A man torn forcefully from his son lives many lifetimes trying to return.
This debut novel by Riker is an odd philosophical meditation on life itself and can be dryly funny and emotionally frustrating in turns. Our narrator is Samuel Johnson, a young father living in picturesque Unityville, Pennsylvania, circa 1960—and no evident relation to the eminent 18th-century English writer. After his wife dies in childbirth, Samuel’s only salve is his young son, Samuel Jr. But one night a maniac with a gun grabs the child, there is a struggle, and...Samuel Johnson is shot in the head and dies. Unpredictably, he is immediately thrust into the body of the man who killed him. That man dies soon after in a car accident, flinging Samuel once more into the body of the nearest person. “I tried every possible escape...but what was there to try?” he says. “No actions to take, no choices to make. Just awareness of myself as a being in nonspace, witness to a life that was not mine and had nothing to do with me.” What follows is something of a comedy of errors as Samuel lives out the lives of various hosts, mostly of poor character, including a long stretch with a heroin-addicted sex worker.
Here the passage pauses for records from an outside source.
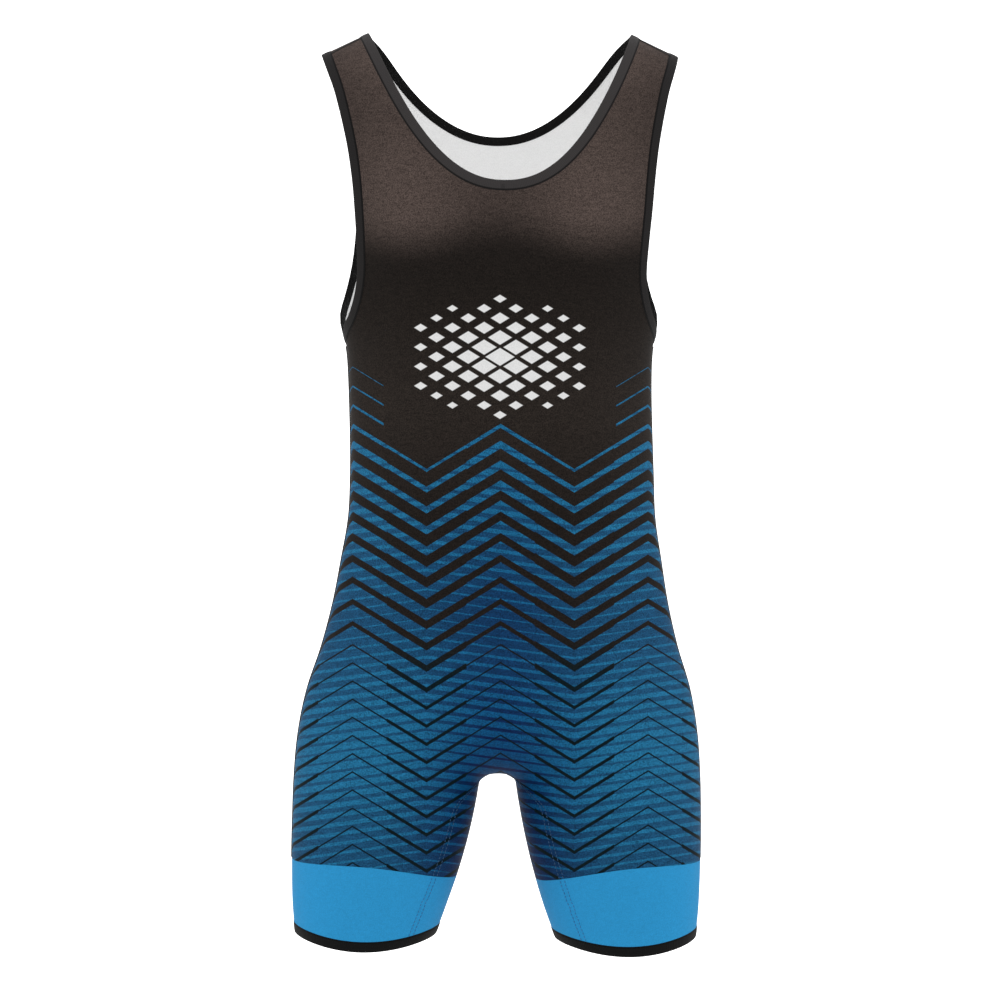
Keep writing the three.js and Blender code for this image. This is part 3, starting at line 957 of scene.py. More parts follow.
@dataclass(frozen=True)
class PrintedKnit(Knit):
    """White knit with a dye-sublimation print: warm black above, blue streaks under black zigzags below.

    Distances are in millimetres on the print. Down is measured from the origin's height. A zigzag's place is
    the height of its peaks. The colours also carry painted light: a painted highlight on both sides of the
    chest and on the tops of the straps, and painted shade down the chest's middle, under the chest and
    between the legs.
    """

    charcoal: str = "#443a36"
    black: str = "#221d1a"
    low_black: str = "#04161c"
    bright: str = "#1e6890"
    field_blue: str = "#194d71"
    # Shaded copies of the two blues, for the painted shade between the legs.
    shaded_bright: str = "#044473"
    shaded_field: str = "#021747"
    white: str = "#e6e6e6"
    white_contrast: float = 0.06
    # The charcoal fades to black under the chest: partly print, partly painted shade under the chest.
    fade_from: float = 148.0
    fade_to: float = 200.0
    # Painted highlight on both sides of the chest and painted shade down its middle, in the fade and in the
    # charcoal.
    fade_shade_swell: float = 7.0
    fade_period: float = 176.0
    chest_highlight: float = 1.12
    chest_highlight_swell: float = -0.25
    # Painted highlight on the tops of the straps, painted shade across their middle.
    strap_highlight_fall: Ramp = Ramp(15, 45, 1.08, 0.82)
    strap_shade_rise: Ramp = Ramp(70, 125, 0.82, 1.0)
    # Painted light and shade on the black: darker just under the chest, lighter across the belly, darker
    # again below.
    belly_painted_light_rise: Ramp = Ramp(218, 330, 0.75, 1.35)
    belly_painted_light_fall: Ramp = Ramp(350, 440, 1.35, 0.75)
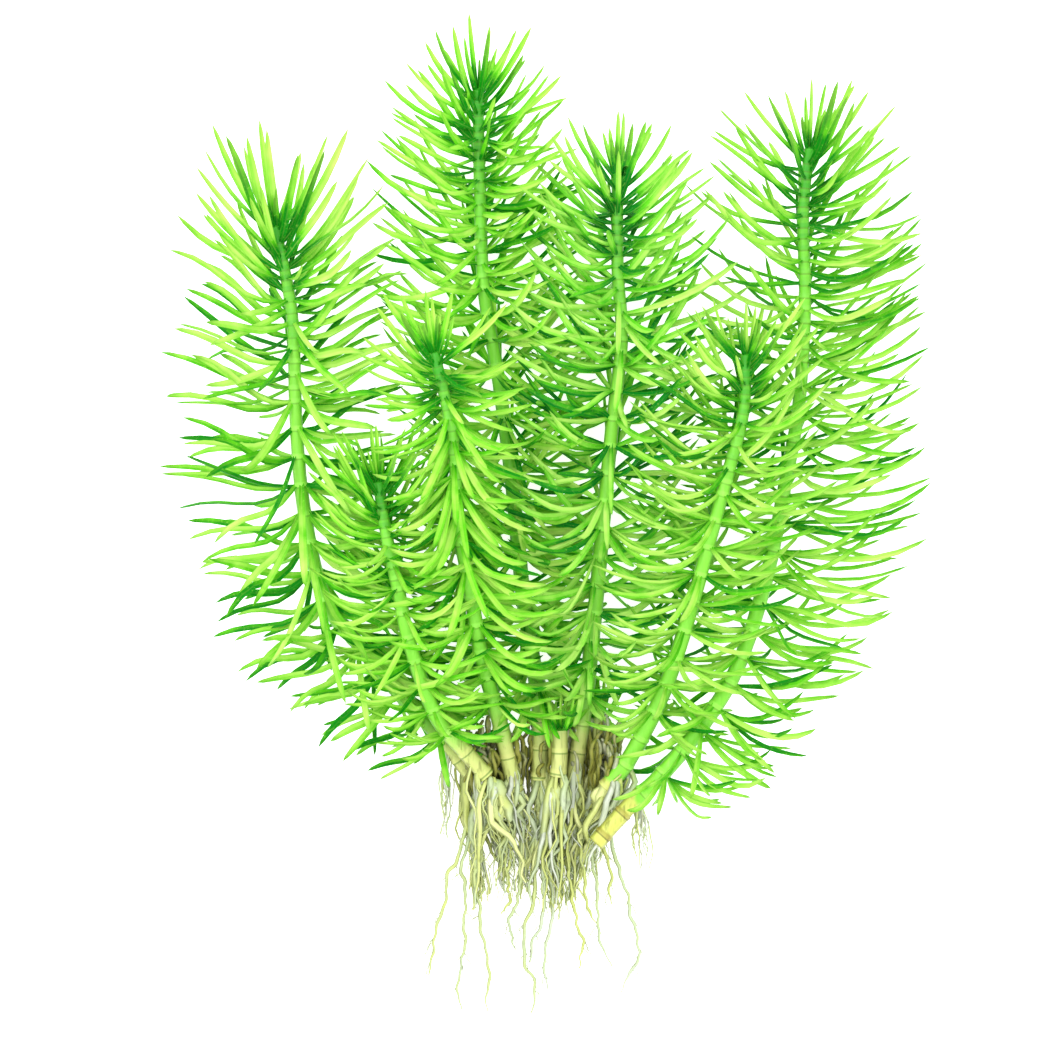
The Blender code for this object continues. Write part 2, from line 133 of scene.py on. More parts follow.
@dataclass
class Sweep:
    """One closed section carried along many lines at once.

    A point of the surface is centre + across * (x * half width) + over * (y * half height), for the
    section's corner (x, y). Both ends of each line close in a single point.

    Args:
        centres: line points, one row of stations a strand: (strands, stations, 3).
        across: unit vectors of the section's x, of the same shape.
        over: unit vectors of its y, so that across x over points along the line.
        section: corners of the section, anticlockwise: (corners, 2).
        half_widths: half the width at each station: (strands, stations).
        half_heights: half the height at each station, of the same shape.
        first: closing point of each start: (strands, 3).
        last: closing point of each tip: (strands, 3).
    """

    centres: Array
    across: Array
    over: Array
    section: Array
    half_widths: Array
    half_heights: Array
    first: Array
    last: Array

    @property
    def counts(self) -> tuple[int, int, int]:
        """Strands, stations and corners."""
        return (*self.centres.shape[:2], len(self.section))

    def points(self) -> Array:
        """All points, strand by strand: its rings, its start, its tip."""
        strands, _, _ = self.counts
        x, y = self.section[:, 0, None], self.section[:, 1, None]
        rings = (
            self.centres[:, :, None]
            + self.across[:, :, None] * (x * self.half_widths[:, :, None, None])
            + self.over[:, :, None] * (y * self.half_heights[:, :, None, None])
        )
        parts = [rings.reshape(strands, -1, 3), self.first[:, None], self.last[:, None]]
        return np.concatenate(parts, axis=1).reshape(-1, 3)

    def faces(self) -> list[Array]:
        """Corner numbers of the sides, four a face, and of both closing fans, three a face."""
        strands, stations, corners = self.counts
        size = stations * corners + 2
        j = np.arange(corners)
        k = (j + 1) % corners
        ring = (np.arange(stations - 1) * corners)[:, None]
        sides = np.stack([ring + j, ring + k, ring + corners + k, ring + corners + j], axis=-1)
        start = np.full(corners, size - 2)
        tip = np.full(corners, size - 1)
        end = (stations - 1) * corners
        fans = np.concatenate([np.stack([start, k, j], 1), np.stack([tip, end + j, end + k], 1)])
        shift = (np.arange(strands) * size)[:, None, None]
        return [
            (sides.reshape(1, -1, 4) + shift).reshape(-1, 4),
            (fans[None] + shift).reshape(-1, 3),
        ]

    def by_strand(self, values: Array) -> Array:
        """One value a strand, given to all of its points."""
        _, stations, corners = self.counts
        return np.repeat(values, stations * corners + 2)

    def by_station(self, values: Array, first: Array, last: Array) -> Array:
        """One value a station, given round its ring, with the values of both ends."""
        rings = np.repeat(values, len(self.section), axis=1)
        return np.concatenate([rings, first[:, None], last[:, None]], axis=1).reshape(-1)

    def by_corner(self, values: Array) -> Array:
        """One value a corner of the section, the same at every station, and 0 at both ends."""
        strands, stations, _ = self.counts
        one = np.concatenate([np.tile(values, stations), [0.0, 0.0]])
        return np.tile(one, strands)


Valued = tuple[Sweep, dict[str, Array]]


class Skin:
    """The points, faces and point values of one piece, gathered sweep by sweep."""

    def __init__(self) -> None:
        """Starts empty."""
        self.points: list[Array] = []
        self.faces: list[list[list[int]]] = []
        self.values: dict[str, list[Array]] = {}
        self.count = 0

    def add(self, sweep: Sweep, values: dict[str, Array]) -> None:
        """Takes in a sweep.

        Args:
            sweep: the surface.
            values: an array for each named value, one number a point.
        """
        points = sweep.points()
        self.points.append(points)
        for faces in sweep.faces():
            self.faces.append((faces + self.count).tolist())
        for name, array in values.items():
            self.values.setdefault(name, []).append(array)
        self.count += len(points)

    def piece(self, name: str, material: bpy.types.Material) -> bpy.types.Object:
        """Makes the mesh and its object, at the origin, with its place in its mesh."""
        points = np.concatenate(self.points)
        points[:, 2] = np.maximum(points[:, 2], LOWEST_POINT)
        mesh = bpy.data.meshes.new(name)
        faces = [face for group in self.faces for face in group]
        mesh.from_pydata((points * MM).tolist(), [], faces)
        for value, arrays in self.values.items():
            attribute = mesh.attributes.new(value, "FLOAT", "POINT")
            attribute.data.foreach_set("value", np.concatenate(arrays).astype(np.float32))
        mesh.materials.append(material)
        mesh.shade_smooth()
        mesh.set_sharp_from_angle(angle=SHARP_ANGLE)
        made = bpy.data.objects.new(name, mesh)
        bpy.context.scene.collection.objects.link(made)
        return made


def round_section(sides: int) -> Array:
    """Corners of a regular polygon: (cos a, sin a) for equal turns a."""
    turns = np.arange(sides) * math.tau / sides
    return np.stack([np.cos(turns), np.sin(turns)], axis=1)


def tangents(lines: Array) -> Array:
    """Unit headings at each station: the step from the station before to the one after."""
    return unit(np.gradient(lines, axis=1))


def cross_frames(headings: Array, faces: Array) -> tuple[Array, Array]:
    """Across and over vectors along lines: across = face x heading, over = heading x across.

    Args:
        headings: unit headings, (strands, stations, 3).
        faces: the way the upper side should look, of a shape that fits headings.

    Returns:
        The across and the over vectors, each of the shape of headings.
    """
    across = unit(np.cross(np.broadcast_to(faces, headings.shape), headings))
    return across, np.cross(headings, across)


def tubes(lines: Array, radii: Array, sides: int) -> Sweep:
    """Round strands along lines, closed in a point a radius beyond each end.

    Args:
        lines: (strands, stations, 3).
        radii: (strands, stations).
        sides: corners of the section.

    Returns:
        The sweep.
    """
    headings = tangents(lines)
    across, over = cross_frames(headings, np.array([0.3, 0.1, 1.0]))
    first = lines[:, 0] - headings[:, 0] * radii[:, 0, None]
    last = lines[:, -1] + headings[:, -1] * radii[:, -1, None]
    return Sweep(lines, across, over, round_section(sides), radii, radii, first, last)


# Shader graphs


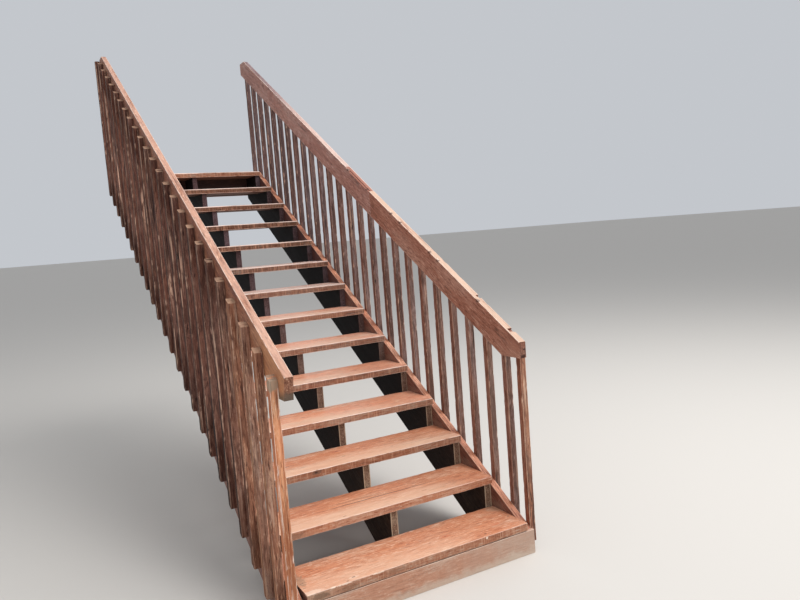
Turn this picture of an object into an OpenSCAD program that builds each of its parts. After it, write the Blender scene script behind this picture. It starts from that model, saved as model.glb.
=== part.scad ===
// Straight flight of wooden deck stairs with open risers.
// Thirteen board treads and a top board sit on three cut stringers between two
// skirt boards. Each side has a sloping board rail carried by square balusters.
// The sloping boards are eased bars that are cut plumb and level at their ends.
// X runs across the flight to the right, Y runs up the flight, Z is up, in mm.
// Pieces are drawn from the bottom tread's front left corner at ground level, and
// the last module brings the flight to its origin on the top header's back face.

/* [Flight] */
// Number of treads below the top board
tread_count = 13; // [8:1:14]
// Height from one tread top to the next
rise = 160; // [150:1:175]
// Length along Y from one nosing to the next
run_length = 270; // [255:1:285]
// Length of a tread between the two skirt boards
tread_length = 1143; // [900:1:1300]
// How far a nosing stands forward of the riser cut of the stringers
nosing = 20; // [15:1:30]
// Gap left behind a tread in front of the next riser cut
back_gap = 4; // [2:1:8]

/* [Boards] */
// Thickness of treads, stringers, skirts, rails and header
board = 38; // [34:1:44]
// Radius of the eased long edges of treads, skirts and rails
ease = 4; // [2:0.5:6]
// Width of the stringer and skirt boards, square to their edges
wide_board = 286; // [270:1:300]
// Height of the top header board
header_depth = 156; // [130:1:180]
// How far the header stands up behind the top board
header_rise = 8; // [4:1:20]
// Gap between the left ends of the treads and the left skirt
left_gap = 8; // [0:1:20]
// Vertical drop of the skirt top edge below the nosing line
skirt_drop = 54; // [45:1:70]
// Gap between the bottom riser board and the tread over it
riser_gap = 3; // [1:1:6]

/* [Guards] */
// Width of the rail boards, square to their edges
rail_board = 140; // [120:1:160]
// Height of the right rail top edge over the bottom nosing
rail_height_right = 899; // [820:1:960]
// How much the lower right rail board nears the nosing line up to the joint
rail_fall_right = 15; // [0:1:40]
// How much the upper right rail board leaves the nosing line from the joint up
rail_lift_right = 5; // [0:1:30]
// Height of the left rail top edge over the bottom nosing
rail_height_left = 981; // [900:1:1000]
// How much the left rail nears the nosing line up to its upper end
rail_fall_left = 110; // [0:1:120]
// Distance of the right rail's lower end forward of the bottom nosing
rail_end_right = 20; // [0:1:60]
// Distance of the left rail's lower end forward of the bottom nosing
rail_end_left = 98; // [20:1:120]
// Height of the plumb cut at the lower end of the right rail
plumb_right = 78; // [60:1:90]
// Height of the plumb cut at the lower end of the left rail
plumb_left = 95; // [80:1:110]
// How far the left rail's end cut leans back at its lower edge
end_lean_left = 19; // [0:1:30]
// Distance of the right rail's joint behind the first baluster of the middle group
joint_behind = 18; // [5:1:60]
// Distance of the rails' upper ends before the header's back face
rail_end_top = 46; // [20:1:80]
// Length of each small notch in the top edge of the right rail
notch_length = 30; // [15:1:45]
// Depth of the small notches
notch_depth = 11; // [5:1:18]
// Length of the strip planed off the inner top edge of the upper right rail board
shave_length = 315; // [200:1:400]
// Side of the square balusters on the right
baluster_right = 35; // [30:1:38]
// Side of the square balusters on the left
baluster_left = 38; // [32:1:42]
// Distance of the uppermost balusters' front face before the header's back face
baluster_end = 59; // [45:1:90]
// Number of balusters on the right
right_count = 26; // [20:1:30]
// Number of balusters on the left
left_count = 25; // [20:1:30]
// Radius of the eased edges of the balusters
baluster_ease = 2; // [1:0.5:4]
// Height of the baluster heads over the nosing line
baluster_head = 920; // [860:1:950]
// Least drop of a baluster head below the rail top edge
baluster_drop = 45; // [35:1:60]
// Depth of the baluster feet below the nosing line
baluster_foot = 305; // [270:1:330]
// Height of the lowest baluster feet over the ground
foot_clear = 45; // [20:1:60]

/* [Hidden] */
// Slope of the flight
slope = rise / run_length;
tilt = atan(slope);
// Vertical depth of the wide sloping boards
wide_drop = wide_board / cos(tilt);
// Tread and header places
tread_depth = run_length + nosing - back_gap;
deck_top = (tread_count + 1) * rise;
header_front = tread_count * run_length + tread_depth;
header_back = header_front + board;
header_top = deck_top - board + header_rise;
// Outer faces of the left and right skirt
left_skirt = -left_gap - board;
right_face = tread_length + board;
// Height of the stringer's uncut edge under the nosing line
cut_line = board + nosing * slope;
// Baluster numbers at which the middle and the upper group start
low_group = 9;
mid_group = 18;
// Right and left baluster places up the run
first_right = 28;
second_right = 145;
first_left = -26;
second_left = 132;
last_baluster = header_back - baluster_end;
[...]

There are some hints at redemption—Samuel gets a clue about what happened to him and meets another trapped soul who teaches him to gain some control over his host body. But there’s something unsatisfying about the narrative, be it Samuel’s judgmental, catty voice or his hosts’ pitiable, very human arcs. Riker makes some interesting observations near the end, using Nietzsche’s doctrine of eternal return as a touchstone, but the many lives of Samuel Johnson just don’t add up to a satisfying denouement.
A quirky novel that uses the transmigration of the soul to meditate on the human condition.